Description of the task:
Take the material below and write it all out again exactly.
--- start of Source excerpt ---
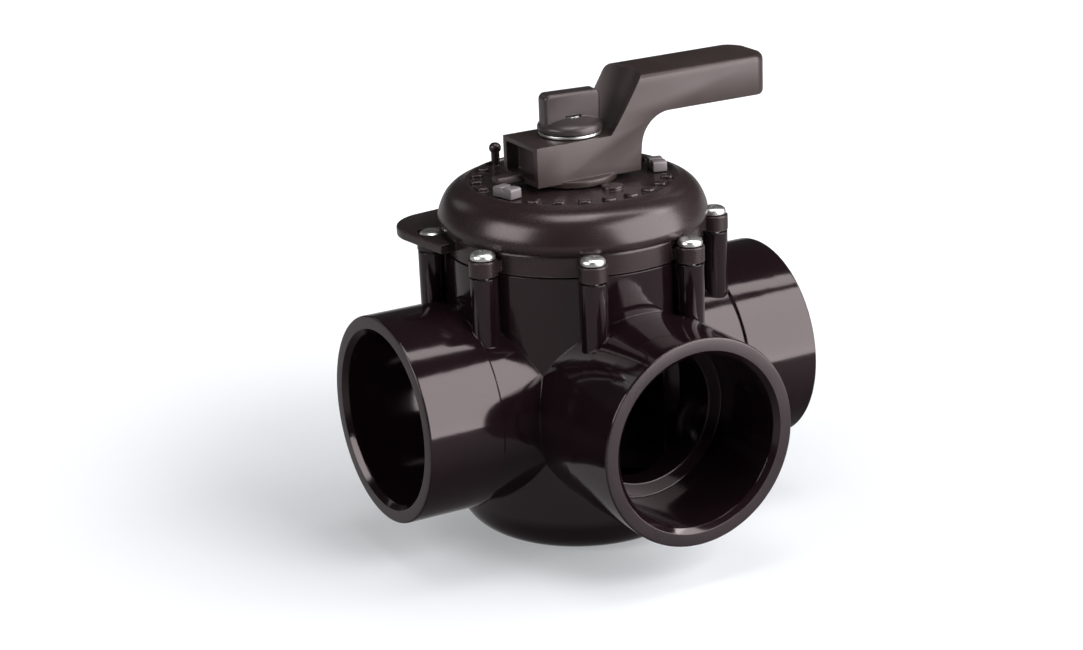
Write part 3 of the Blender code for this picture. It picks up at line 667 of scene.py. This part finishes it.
def screw_column(above):
    """One screw column: a tapered foot, then a plain post up to above."""
    outline = [(COLUMN_TIP_R, COLUMN_FOOT_Z)]
    outline += arc((COLUMN_R - COLUMN_ROUND - 0.2 * MM, COLUMN_FOOT_Z + COLUMN_TAPER), COLUMN_ROUND,
                   -60.0, 0.0, 5)
    return spun(outline + [(COLUMN_R, above)], SMALL)


def make_body():
    above = BARREL_TOP + MM
    outside = arc((FOOT_R, FOOT_ROUND), FOOT_ROUND, -90.0, 0.0, 14) + [(BARREL_R, above)]
    body = piece("body_shell", spun(outside, FINE))
    barrel = [upright_round(BARREL_R)]
    necks = []
    for degrees, reach in PORTS.values():
        join_to(body, moved(spun(port_outside(reach), PORT_FINE), along_port(degrees)))
        necks.append(port_round(degrees, NECK_R, 0.0, reach))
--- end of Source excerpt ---
Finished exercise:
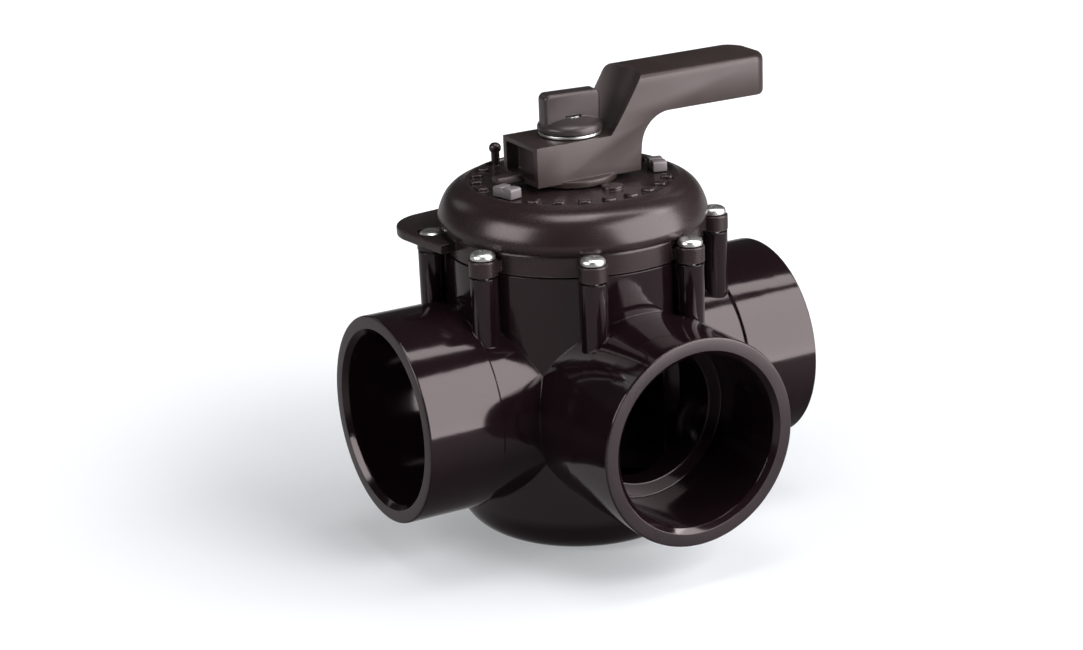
Write part 3 of the Blender code for this picture. It picks up at line 667 of scene.py. This part finishes it.
def screw_column(above):
    """One screw column: a tapered foot, then a plain post up to above."""
    outline = [(COLUMN_TIP_R, COLUMN_FOOT_Z)]
    outline += arc((COLUMN_R - COLUMN_ROUND - 0.2 * MM, COLUMN_FOOT_Z + COLUMN_TAPER), COLUMN_ROUND,
                   -60.0, 0.0, 5)
    return spun(outline + [(COLUMN_R, above)], SMALL)


def make_body():
    above = BARREL_TOP + MM
    outside = arc((FOOT_R, FOOT_ROUND), FOOT_ROUND, -90.0, 0.0, 14) + [(BARREL_R, above)]
    body = piece("body_shell", spun(outside, FINE))
    barrel = [upright_round(BARREL_R)]
    necks = []
    for degrees, reach in PORTS.values():
        join_to(body, moved(spun(port_outside(reach), PORT_FINE), along_port(degrees)))
        necks.append(port_round(degrees, NECK_R, 0.0, reach))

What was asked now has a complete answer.